Mit einem 100 Quadratmeter großen Banner an der Fassade des Karl-Liebknecht-Hauses wollte Greenpeace vor allem Katja Kipping an „ihre ideologische Gründermutter Rosa Luxemburg“ erinnern, heißt es in einer Pressemitteilung. „Du wirst nicht danach beurteilt, was du sagst, sondern was du tust“, zitieren die Umweltschützer Luxemburg.
Am 3. Juni sollte die Brandenburger Regierung über den Braunkohleplan entscheiden. Das Ergebnis lag bis zum Redaktionsschluss noch nicht vor, ist aber bereits im Vorfeld angekündigt worden. Nach einem Bericht des Neuen Deutschland werden die vier linken Minister zustimmen, um in den nächsten Koalitionsgesprächen nach der Landtagswahl im Herbst einen Streitpunkt vom Tisch zu haben und wieder in die Regierung zu gelangen. Katja Kipping habe sich außerdem mit keinem Wort gegen den neuen Tagebau ausgesprochen, so Karsten Schmid nach der ersten Gesprächsrunde. Das sei ein Affront für 800 Menschen, die umgesiedelt werden müssten, und für die Wähler der Linken, die ihr Programm ernst nehmen würden. „Wir fordern Frau Kipping auf, ihrem Parteiprogramm endlich Taten folgen zu lassen“, so Schmid weiter. Die Linke mache sich außerdem lächerlich, wenn sie die Pläne für Welzow-Süd II mitträgt und danach wieder ein Kohleausstiegsgesetz in den Bundestag einbringt.
Eine zweite Gesprächsrunde war für den 2. Juni beschlossen worden. Doch die Linke habe das Gespräch in einem Eklat enden lassen, so Greenpeace. Dabei sollte eigentlich der Vorschlag der Bundespartei diskutiert werden, die Entscheidung über den Tagebau Welzow-Süd II bis nach der Wahl zum Landtag im September zu verschieben. Es gebe keinen Grund, die Entscheidung jetzt übers Knie zu brechen, meinte auch Karsten Smid.
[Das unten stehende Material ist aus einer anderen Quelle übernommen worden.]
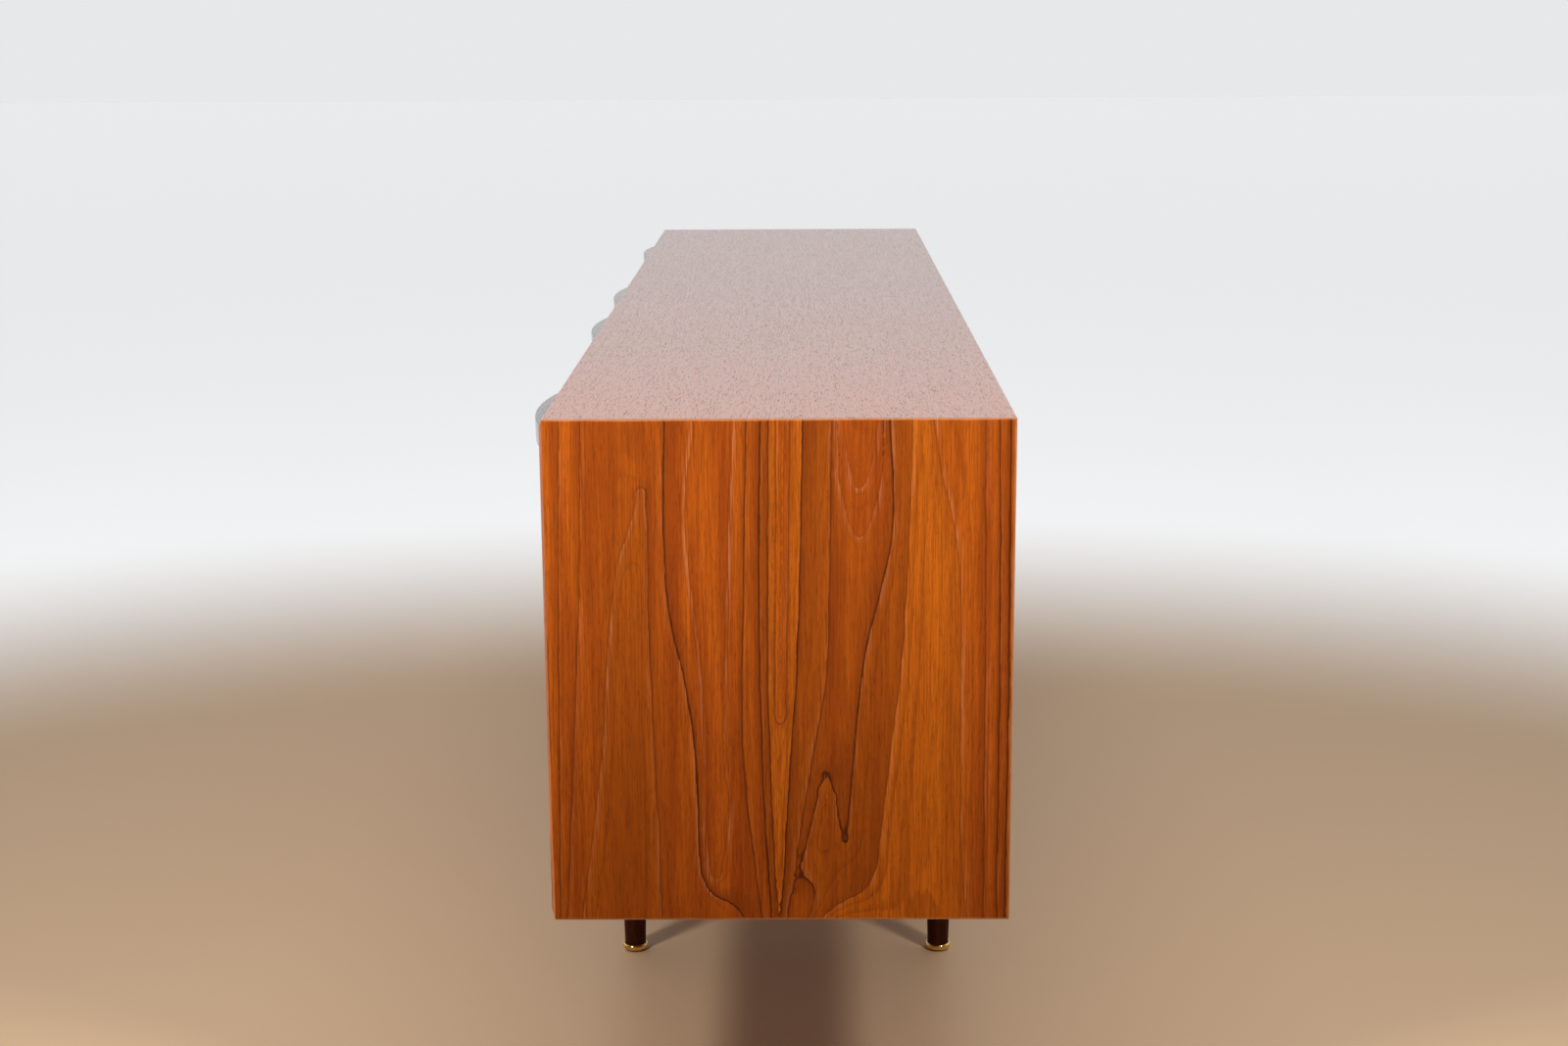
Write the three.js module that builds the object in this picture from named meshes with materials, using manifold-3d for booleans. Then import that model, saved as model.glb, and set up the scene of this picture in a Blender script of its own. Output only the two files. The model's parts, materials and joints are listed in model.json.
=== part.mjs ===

Nach einem Gutachten im Auftrag des Brandenburger Umweltministerium sei die Kohle aus Welzow-Süd II nicht notwendig für die deutsche Energieversorgung. Außerdem gebe es deutliche Hinweise darauf, dass der schwedische Konzern Vattenfall das Geschäft mit der Braunkohle nach der Wahl in Schweden verkaufen will. Der genehmigte Braunkohleplan würde lediglich den Verkaufspreis in die Höhe treiben (UZ berichtete).
Vattenfall will sich strategisch neu ausrichten. Dabei sollen vor allem die Erneuerbaren Energien ausgebaut werden und der Ausstoß von Kohlendioxid des gesamten Konzerns gesenkt werden. Beide Ziele würden sich nur mit einem teilweisen oder kompletten Ausstieg aus dem Braunkohlegeschäft in Deutschland erreichen, so Greenpeace. Außerdem habe eine Studie im Auftrag der Umweltorganisation gezeigt, dass millionenschwere Folgekosten des Tagebaus nicht vollständig von Vattenfall gedeckt seien. „Der Linke Wirtschaftsminister Ralf Christoffers macht genau das, was seine Partei immer kritisiert: Gewinne werden privatisert und Verluste sozialisiert“, so Smid.
Indessen wurde durch den nd-Bericht bekannt, dass die eigentliche Entscheidung, dem neuen Braunkohletagebau zuzustimmen, bereits 2009 gefallen ist. Damals sei das der SPD in den Koalitionsgesprächen mündlich zugesagt worden. Es sei aber weder schriftlich fixiert, noch öffentlich gesagt worden. Dem Koalitionsvertrag wurde damals auf dem Landesparteitag in Straußberg zugestimmt. Doch offensichtlich wurden die Delegierten nicht korrekt informiert. Diesen war zugesagt worden, dass innerhalb der Legislaturperiode keine wesentlichen Entscheidungen über neue Tagebaue fallen werden.
Deutschland hat im vergangenen Jahr mehr Kohle verstromt wie seit der 1989/90 nicht mehr. Ein großer Teil dieses Stroms wird ins Ausland verkauft, weil er in Deutschland immer weniger gebraucht wird. Der Anteil der Erneuerbaren Energien macht ihn zusehends überflüssig. Entsprechend wurde in einer Studie im Auftrag des Brandenburger Umweltministeriums festgestellt, dass der geplante Tagebau, in dem ab 2027 Kohle abgebaggert werden soll, energiepolitisch überflüssig ist.